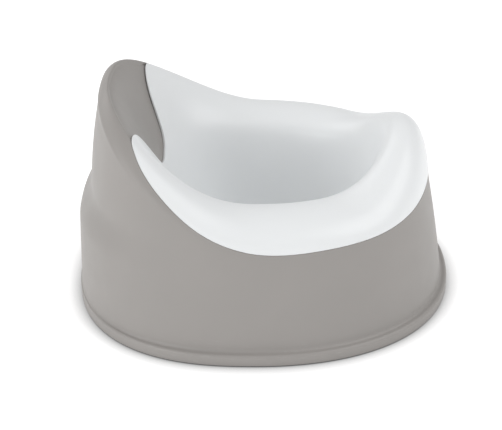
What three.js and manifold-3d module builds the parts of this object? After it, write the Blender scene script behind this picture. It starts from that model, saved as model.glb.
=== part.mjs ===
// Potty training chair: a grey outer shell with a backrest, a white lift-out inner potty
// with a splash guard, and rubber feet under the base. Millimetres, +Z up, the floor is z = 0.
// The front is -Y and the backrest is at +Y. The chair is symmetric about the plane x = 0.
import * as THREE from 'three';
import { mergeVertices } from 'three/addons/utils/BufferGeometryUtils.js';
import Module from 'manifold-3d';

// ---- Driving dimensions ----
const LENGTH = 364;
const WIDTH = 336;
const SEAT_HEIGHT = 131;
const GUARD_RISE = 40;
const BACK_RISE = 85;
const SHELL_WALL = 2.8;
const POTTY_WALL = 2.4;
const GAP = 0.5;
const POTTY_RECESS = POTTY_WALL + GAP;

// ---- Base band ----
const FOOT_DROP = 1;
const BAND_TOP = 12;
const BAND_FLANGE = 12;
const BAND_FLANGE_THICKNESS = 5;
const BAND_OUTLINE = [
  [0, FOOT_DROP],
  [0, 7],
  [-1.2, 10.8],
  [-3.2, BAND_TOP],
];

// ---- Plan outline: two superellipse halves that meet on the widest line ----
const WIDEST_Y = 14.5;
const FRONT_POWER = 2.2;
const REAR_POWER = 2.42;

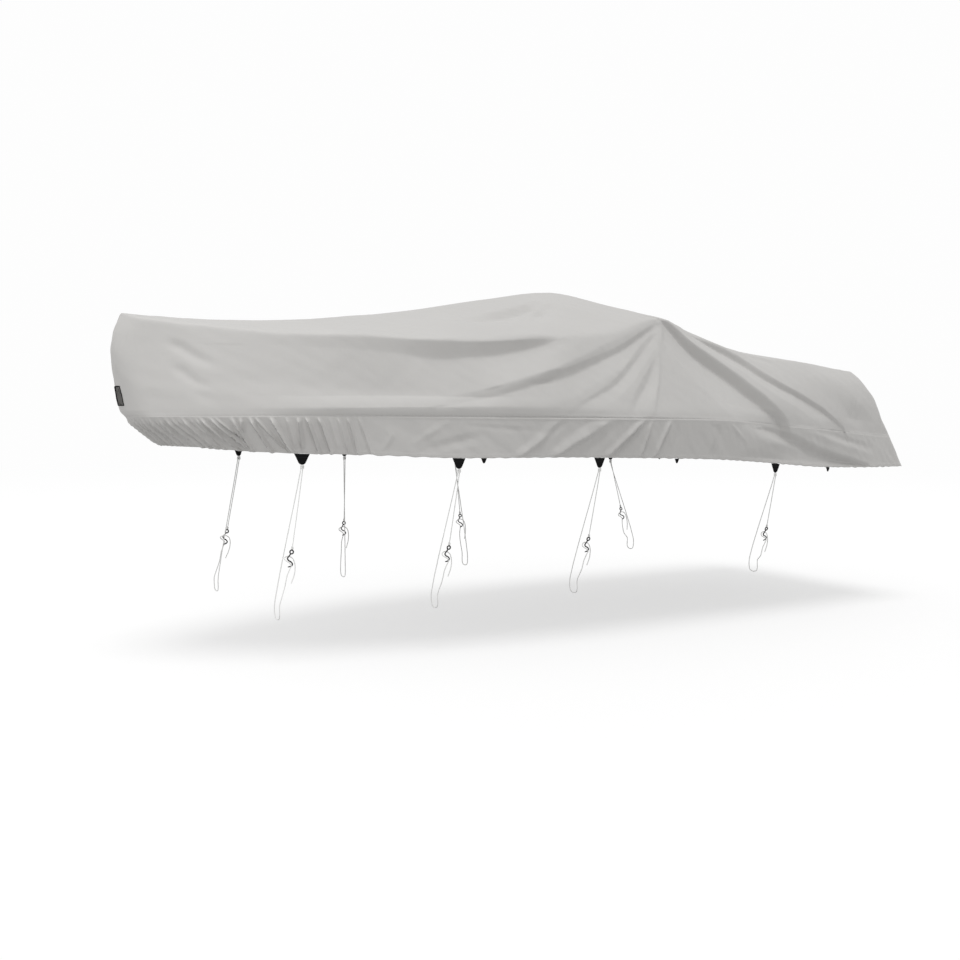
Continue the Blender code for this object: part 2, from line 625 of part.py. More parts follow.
☆ ☆ ☆ ☆
> **Task to carry out**: Which lines contain "that"? Copy each of them out.

> **Output for this task**:
What three.js and manifold-3d module builds the parts of this object? After it, write the Blender scene script behind this picture. It starts from that model, saved as model.glb.
// ---- Plan outline: two superellipse halves that meet on the widest line ----